In long term, LPM3 should be removed though.
When you say "In long term, LPM3 should be removed though.", do you mean when LoopInterchange can preserve MSSA, then it could be move to LPM1, so LICM can be move to LPM2?
I think LICM is always needed in long term, correct?
This change LGTM.
- changes to the existing LICM pass is minimal
- there is an motivating example
More work need to be done before modifying the pipeline.
@lebedev.ri, @nikic, have @uint256_t successfully clarified your concerns?
I will attempt to approve it in two days if there are no future comments.

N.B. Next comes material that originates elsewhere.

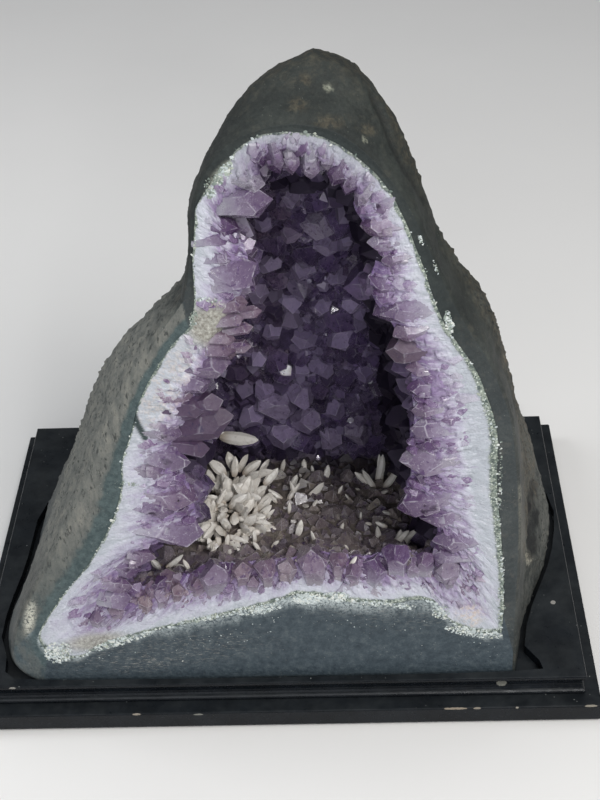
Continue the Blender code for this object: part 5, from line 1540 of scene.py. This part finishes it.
def bed_material():
    p = Paint("quartz_bed")
    _, along, lower, zone = p.layer("grow")
    _, crust_, patch_, beige_ = p.layer("tint")
    _, white_, ground_floor, _ = p.layer("glow")
    fibre = p.math('ADD', p.math('MULTIPLY', p.noise(1.5, 5.0, 0.68, 0.0, p.along("flow", 1.0, 1.0, 0.20)),
                                 p.span(lower, 0.0, 1.0, 1.0, 0.25)),
                   p.math('MULTIPLY', p.noise(2.4, 5.0, 0.72), p.span(lower, 0.0, 1.0, 0.0, 0.75)))
    bundle = p.math('ADD', p.math('MULTIPLY', p.noise(4.2, 5.0, 0.65, 0.6, p.along("flow", 1.0, 1.0, 0.30)),
                                  p.span(lower, 0.0, 1.0, 1.0, 0.25)),
                    p.math('MULTIPLY', p.noise(5.5, 5.0, 0.7, 0.6), p.span(lower, 0.0, 1.0, 0.0, 0.75)))
    broad = p.noise(13.0, 3.0, 0.55, 0.0, p.along("flow", 1.0, 1.0, 0.7))
    s = p.math('ADD', along, p.math('MULTIPLY', p.math('SUBTRACT', fibre, 0.5), 0.42))
    s = p.math('ADD', s, p.math('MULTIPLY', p.math('SUBTRACT', bundle, 0.5), 0.60))
    s = p.math('ADD', s, p.math('MULTIPLY', p.math('SUBTRACT', broad, 0.5), 0.70))
    s = p.math('SUBTRACT', s, p.math('MULTIPLY', white_, 0.35), clamp=True)
    colour = p.ramp(s, [(0.0, (0.45, 0.48, 0.53)), (0.14, (0.54, 0.555, 0.625)), (0.32, (0.47, 0.455, 0.56)),
                        (0.50, (0.31, 0.25, 0.385)), (0.75, (0.195, 0.128, 0.265)), (1.0, (0.16, 0.10, 0.24))])
    colour = p.mix(colour, (0.74, 0.76, 0.81), p.math('MULTIPLY', p.span(fibre, 0.54, 0.68), 0.60))
    haze = p.span(p.noise(8.0, 4.0, 0.6, 0.5, p.along("flow", 1.0, 1.0, 0.4)), 0.48, 0.66)
    colour = p.mix(colour, (0.62, 0.63, 0.69), p.math('MULTIPLY', haze, 0.50))
    stain = p.span(p.noise(5.0, 5.0, 0.7, 0.8, p.along("flow", 1.0, 1.0, 0.5)), 0.57, 0.70)
    colour = p.mix(colour, (0.30, 0.19, 0.40), p.math('MULTIPLY', p.math('MULTIPLY', stain, p.span(along, 0.12, 0.35)), 0.8))
    # flesh-coloured, olive and brown places
    colour = p.mix(colour, p.ramp(p.noise(2.6, 4.0, 0.7), [(0.35, (0.50, 0.41, 0.37)), (0.65, (0.72, 0.65, 0.60))]),
                   p.math('MULTIPLY', beige_, p.span(p.noise(4.0, 4.0, 0.7), 0.42, 0.62)))
    colour = p.mix(colour, p.ramp(p.noise(2.4, 5.0, 0.72), [(0.30, (0.16, 0.145, 0.12)), (0.5, (0.34, 0.33, 0.29)),
                                                            (0.68, (0.56, 0.55, 0.50))]), patch_)
    # speckled green-grey crust beside the rock
    crumb = p.span(p.cell(1.7), 0.42, 0.20)
    veiny = p.span(p.noise(3.0, 5.0, 0.7), 0.42, 0.58)
    ground_ = p.mix((0.075, 0.105, 0.095), (0.30, 0.34, 0.29), veiny)
    crusty = p.mix(ground_, p.ramp(p.noise(2.0, 2.0), [(0.4, (0.46, 0.52, 0.40)), (0.6, (0.72, 0.77, 0.72))]), crumb)
    colour = p.mix(colour, crusty, crust_)
    dark = p.ramp(p.noise(6.0, 5.0, 0.7), [(0.35, (0.030, 0.020, 0.055)), (0.65, (0.12, 0.085, 0.18))])
    dark = p.mix(dark, p.ramp(p.noise(4.0, 5.0, 0.7), [(0.35, (0.07, 0.058, 0.052)), (0.65, (0.22, 0.19, 0.165))]),
                 ground_floor)
    # painted shade under the arch
    colour = p.mix(colour, (0.03, 0.02, 0.045), p.alpha("tint"))
    colour = p.mix(colour, (0.020, 0.038, 0.040), p.alpha("glow"))
    p.set("Base Color", p.mix(colour, dark, zone))
    p.set("Roughness", p.span(bundle, 0.3, 0.7, 0.26, 0.5))
    p.set("IOR", 1.544)
    lift = p.math('ADD', p.math('MULTIPLY', fibre, 1.0), p.math('MULTIPLY', bundle, 1.4))
    p.set("Normal", p.bump(p.math('ADD', lift, p.math('MULTIPLY', p.cell(2.0), 0.5)), 1.1, 0.75))
    return p.mat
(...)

I'm okay with landing this, as the change to LICM is trivial and won't be an undue maintenance burden.
I remain somewhat skeptical about the proposed pipeline changes though. I believe it is pretty important that LICM runs early in the loop pipeline, e.g. in D99249 we've seen that we sometimes need it already before LoopRotate (but also after LoopRotate). Replacing early LICM passes with LNICM means we don't perform (early) LICM anymore in some cases, which will presumably affect other passes in the pipeline adversely. At the same time, your proposal to add an additional LICM pass after LPM2 will have a significant negative compile-time impact because it requires recomputing MemorySSA. Though it's worth mentioning that the simplification pipeline already contains another late LICM pass, so possibly adding another one wouldn't actually be necessary.
But anyway, we can land this and then evaluate any pipeline changes separately.